● Problem
Below are entries. Copy exactly the lines running from the line that holds "Turn this picture" to the line that holds "tenon_gap = 0.1; // [0:0.05:0.4]", with both ends included.

Entries with model source code
┄┄┄┄┄┄┄┄┄┄

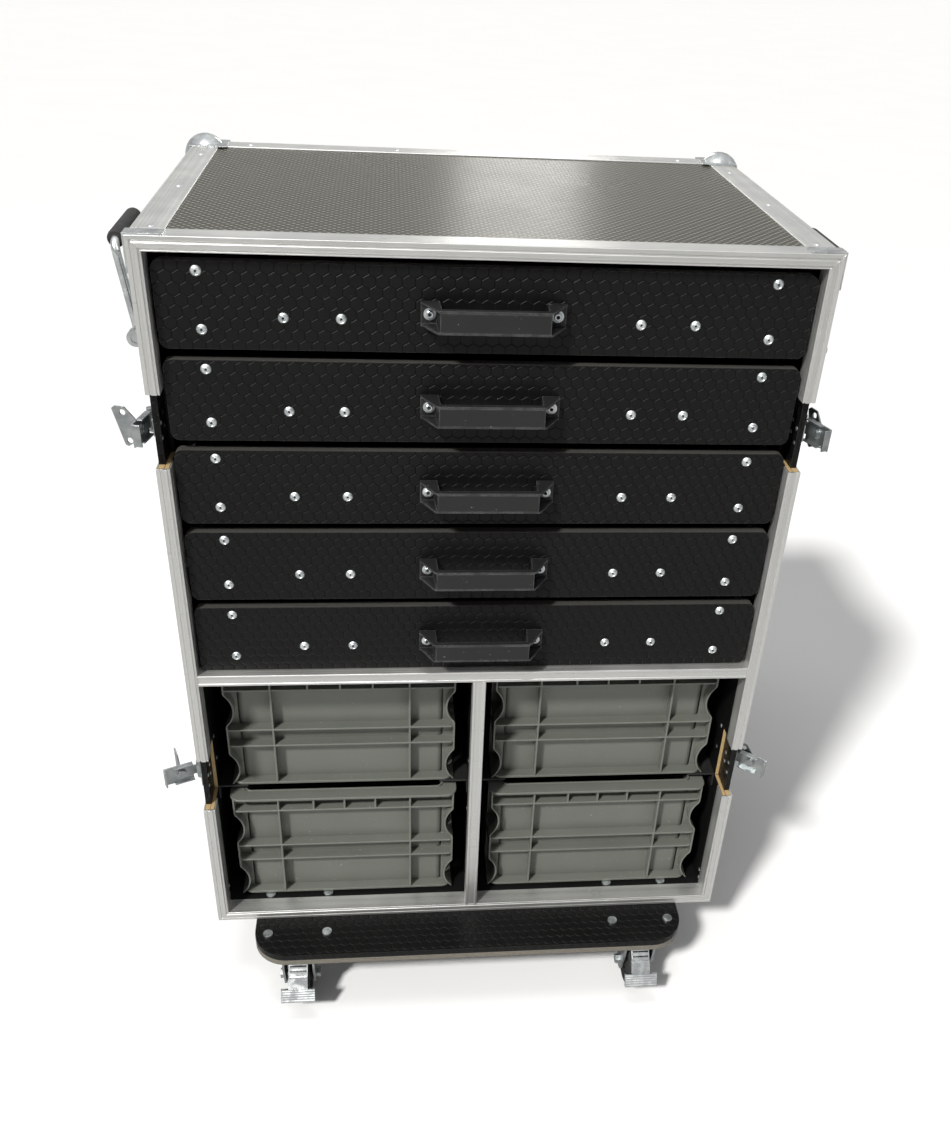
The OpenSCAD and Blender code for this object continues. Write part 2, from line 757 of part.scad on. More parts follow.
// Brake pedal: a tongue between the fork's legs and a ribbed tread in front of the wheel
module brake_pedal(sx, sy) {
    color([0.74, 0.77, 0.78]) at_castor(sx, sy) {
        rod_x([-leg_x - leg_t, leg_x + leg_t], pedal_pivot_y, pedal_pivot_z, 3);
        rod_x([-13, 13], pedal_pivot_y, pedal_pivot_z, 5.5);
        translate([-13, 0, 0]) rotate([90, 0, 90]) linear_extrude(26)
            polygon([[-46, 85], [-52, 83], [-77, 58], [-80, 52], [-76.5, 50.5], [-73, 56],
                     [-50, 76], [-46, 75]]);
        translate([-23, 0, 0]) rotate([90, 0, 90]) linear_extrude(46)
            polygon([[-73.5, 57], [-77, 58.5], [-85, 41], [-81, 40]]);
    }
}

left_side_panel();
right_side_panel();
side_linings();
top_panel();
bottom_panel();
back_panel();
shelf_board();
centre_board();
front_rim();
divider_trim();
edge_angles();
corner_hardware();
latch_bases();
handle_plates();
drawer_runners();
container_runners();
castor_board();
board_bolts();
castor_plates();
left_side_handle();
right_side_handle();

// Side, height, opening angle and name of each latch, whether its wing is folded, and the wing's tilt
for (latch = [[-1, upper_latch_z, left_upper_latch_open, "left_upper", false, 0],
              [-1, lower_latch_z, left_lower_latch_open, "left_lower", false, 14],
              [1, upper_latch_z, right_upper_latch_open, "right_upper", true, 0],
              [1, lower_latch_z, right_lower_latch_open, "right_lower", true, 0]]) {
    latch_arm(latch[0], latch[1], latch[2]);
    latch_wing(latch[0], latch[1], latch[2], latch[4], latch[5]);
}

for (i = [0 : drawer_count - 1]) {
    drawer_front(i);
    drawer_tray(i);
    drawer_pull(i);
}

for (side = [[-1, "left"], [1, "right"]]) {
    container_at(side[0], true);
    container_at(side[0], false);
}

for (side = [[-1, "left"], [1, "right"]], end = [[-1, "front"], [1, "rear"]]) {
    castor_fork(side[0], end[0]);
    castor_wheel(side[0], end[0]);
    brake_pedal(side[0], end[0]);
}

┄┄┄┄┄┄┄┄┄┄

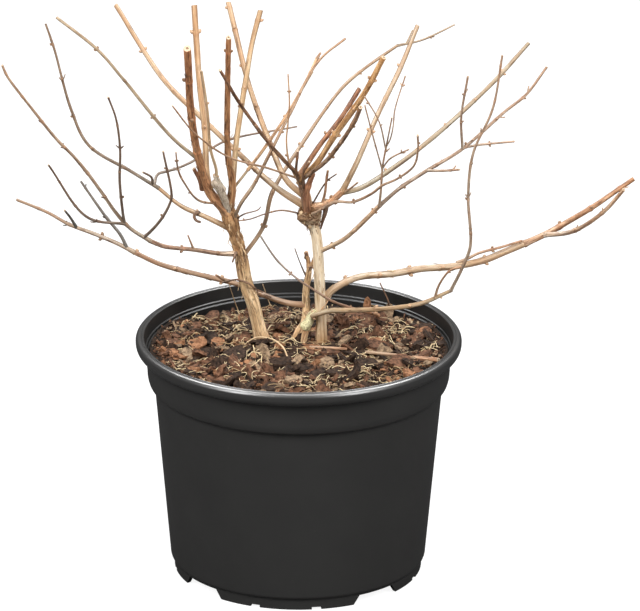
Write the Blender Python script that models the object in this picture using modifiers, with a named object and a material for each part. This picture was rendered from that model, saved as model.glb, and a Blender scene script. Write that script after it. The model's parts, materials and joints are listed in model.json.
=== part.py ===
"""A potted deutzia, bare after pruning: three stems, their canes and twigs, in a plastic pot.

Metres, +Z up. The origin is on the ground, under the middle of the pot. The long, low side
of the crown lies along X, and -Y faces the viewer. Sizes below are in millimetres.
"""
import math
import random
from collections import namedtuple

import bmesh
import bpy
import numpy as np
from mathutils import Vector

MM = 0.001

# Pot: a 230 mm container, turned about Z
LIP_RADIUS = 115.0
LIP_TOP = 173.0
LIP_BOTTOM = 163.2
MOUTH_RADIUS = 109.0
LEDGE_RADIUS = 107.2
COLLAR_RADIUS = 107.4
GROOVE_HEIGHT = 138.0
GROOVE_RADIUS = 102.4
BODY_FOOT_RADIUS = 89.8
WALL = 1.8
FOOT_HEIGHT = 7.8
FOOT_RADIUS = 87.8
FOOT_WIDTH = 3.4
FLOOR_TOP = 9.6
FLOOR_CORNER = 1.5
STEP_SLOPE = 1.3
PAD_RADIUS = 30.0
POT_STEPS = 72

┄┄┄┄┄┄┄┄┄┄

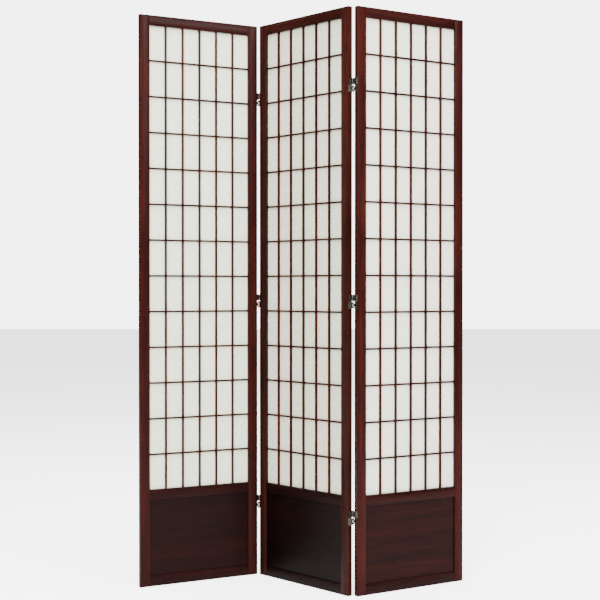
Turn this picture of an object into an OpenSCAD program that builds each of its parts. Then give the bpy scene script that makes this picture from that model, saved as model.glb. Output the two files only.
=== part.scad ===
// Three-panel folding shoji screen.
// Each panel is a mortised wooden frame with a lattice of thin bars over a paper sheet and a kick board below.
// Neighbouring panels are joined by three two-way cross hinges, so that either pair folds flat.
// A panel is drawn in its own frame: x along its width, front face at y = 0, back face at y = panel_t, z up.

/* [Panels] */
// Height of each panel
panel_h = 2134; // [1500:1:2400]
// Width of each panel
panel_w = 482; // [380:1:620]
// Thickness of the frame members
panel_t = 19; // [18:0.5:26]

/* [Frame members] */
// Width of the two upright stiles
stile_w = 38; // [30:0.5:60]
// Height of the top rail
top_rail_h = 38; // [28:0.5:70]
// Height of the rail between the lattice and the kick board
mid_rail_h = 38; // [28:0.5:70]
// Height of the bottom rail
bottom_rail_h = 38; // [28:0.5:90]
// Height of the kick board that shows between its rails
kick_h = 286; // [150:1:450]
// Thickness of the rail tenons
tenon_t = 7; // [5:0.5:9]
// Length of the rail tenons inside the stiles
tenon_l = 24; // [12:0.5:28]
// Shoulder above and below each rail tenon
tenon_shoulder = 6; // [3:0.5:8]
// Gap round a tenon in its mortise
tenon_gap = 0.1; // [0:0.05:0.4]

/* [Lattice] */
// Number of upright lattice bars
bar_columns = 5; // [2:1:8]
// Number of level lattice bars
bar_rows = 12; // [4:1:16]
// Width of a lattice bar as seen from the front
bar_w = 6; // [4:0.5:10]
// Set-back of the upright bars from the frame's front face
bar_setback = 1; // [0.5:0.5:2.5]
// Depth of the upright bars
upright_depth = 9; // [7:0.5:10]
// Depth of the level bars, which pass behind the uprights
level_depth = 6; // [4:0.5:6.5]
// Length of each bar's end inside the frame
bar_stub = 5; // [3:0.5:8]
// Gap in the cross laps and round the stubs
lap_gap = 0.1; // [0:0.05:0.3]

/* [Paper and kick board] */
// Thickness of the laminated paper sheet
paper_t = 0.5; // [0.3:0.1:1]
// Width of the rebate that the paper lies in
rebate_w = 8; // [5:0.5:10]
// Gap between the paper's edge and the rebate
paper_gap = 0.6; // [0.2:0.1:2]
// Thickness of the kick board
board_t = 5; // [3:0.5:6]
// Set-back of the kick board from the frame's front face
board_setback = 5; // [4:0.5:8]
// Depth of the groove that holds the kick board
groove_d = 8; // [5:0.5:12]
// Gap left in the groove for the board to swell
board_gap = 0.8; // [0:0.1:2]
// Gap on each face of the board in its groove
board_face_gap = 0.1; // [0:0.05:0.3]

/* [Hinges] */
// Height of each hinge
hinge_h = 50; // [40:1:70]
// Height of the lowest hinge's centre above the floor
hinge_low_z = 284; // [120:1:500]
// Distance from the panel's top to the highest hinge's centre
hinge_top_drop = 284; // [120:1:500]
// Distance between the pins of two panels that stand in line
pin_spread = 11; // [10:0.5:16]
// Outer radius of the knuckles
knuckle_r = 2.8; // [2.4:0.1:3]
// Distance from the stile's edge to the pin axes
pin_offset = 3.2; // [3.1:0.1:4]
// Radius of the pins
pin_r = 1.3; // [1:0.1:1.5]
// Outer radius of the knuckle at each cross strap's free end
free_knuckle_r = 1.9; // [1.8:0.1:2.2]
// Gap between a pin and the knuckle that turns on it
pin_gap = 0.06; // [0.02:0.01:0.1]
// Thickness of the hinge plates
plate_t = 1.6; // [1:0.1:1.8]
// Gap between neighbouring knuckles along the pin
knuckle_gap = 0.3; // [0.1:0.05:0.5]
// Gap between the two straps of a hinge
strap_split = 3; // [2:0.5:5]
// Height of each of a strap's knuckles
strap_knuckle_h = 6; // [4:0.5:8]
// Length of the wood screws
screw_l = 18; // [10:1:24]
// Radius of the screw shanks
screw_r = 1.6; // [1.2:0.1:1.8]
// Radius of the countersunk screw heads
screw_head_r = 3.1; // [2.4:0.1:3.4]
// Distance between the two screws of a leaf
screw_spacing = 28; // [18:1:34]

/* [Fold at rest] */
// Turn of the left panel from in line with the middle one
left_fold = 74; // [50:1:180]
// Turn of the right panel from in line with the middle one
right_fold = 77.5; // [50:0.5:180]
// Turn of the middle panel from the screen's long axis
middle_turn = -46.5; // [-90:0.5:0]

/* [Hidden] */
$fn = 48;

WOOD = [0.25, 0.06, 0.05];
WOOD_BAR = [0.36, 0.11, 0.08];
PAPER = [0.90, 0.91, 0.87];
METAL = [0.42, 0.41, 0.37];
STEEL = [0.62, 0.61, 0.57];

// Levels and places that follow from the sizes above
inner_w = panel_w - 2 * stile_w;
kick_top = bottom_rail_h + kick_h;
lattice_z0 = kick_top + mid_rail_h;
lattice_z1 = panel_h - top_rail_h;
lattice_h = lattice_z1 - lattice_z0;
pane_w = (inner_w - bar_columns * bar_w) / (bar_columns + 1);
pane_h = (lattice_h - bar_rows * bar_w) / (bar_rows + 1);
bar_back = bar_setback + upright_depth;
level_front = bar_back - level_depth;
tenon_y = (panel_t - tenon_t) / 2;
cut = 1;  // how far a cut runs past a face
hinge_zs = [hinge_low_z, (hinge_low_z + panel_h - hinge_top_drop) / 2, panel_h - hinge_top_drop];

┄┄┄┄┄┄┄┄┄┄

● Correct result
Turn this picture of an object into an OpenSCAD program that builds each of its parts. Then give the bpy scene script that makes this picture from that model, saved as model.glb. Output the two files only.
=== part.scad ===
// Three-panel folding shoji screen.
// Each panel is a mortised wooden frame with a lattice of thin bars over a paper sheet and a kick board below.
// Neighbouring panels are joined by three two-way cross hinges, so that either pair folds flat.
// A panel is drawn in its own frame: x along its width, front face at y = 0, back face at y = panel_t, z up.

/* [Panels] */
// Height of each panel
panel_h = 2134; // [1500:1:2400]
// Width of each panel
panel_w = 482; // [380:1:620]
// Thickness of the frame members
panel_t = 19; // [18:0.5:26]

/* [Frame members] */
// Width of the two upright stiles
stile_w = 38; // [30:0.5:60]
// Height of the top rail
top_rail_h = 38; // [28:0.5:70]
// Height of the rail between the lattice and the kick board
mid_rail_h = 38; // [28:0.5:70]
// Height of the bottom rail
bottom_rail_h = 38; // [28:0.5:90]
// Height of the kick board that shows between its rails
kick_h = 286; // [150:1:450]
// Thickness of the rail tenons
tenon_t = 7; // [5:0.5:9]
// Length of the rail tenons inside the stiles
tenon_l = 24; // [12:0.5:28]
// Shoulder above and below each rail tenon
tenon_shoulder = 6; // [3:0.5:8]
// Gap round a tenon in its mortise
tenon_gap = 0.1; // [0:0.05:0.4]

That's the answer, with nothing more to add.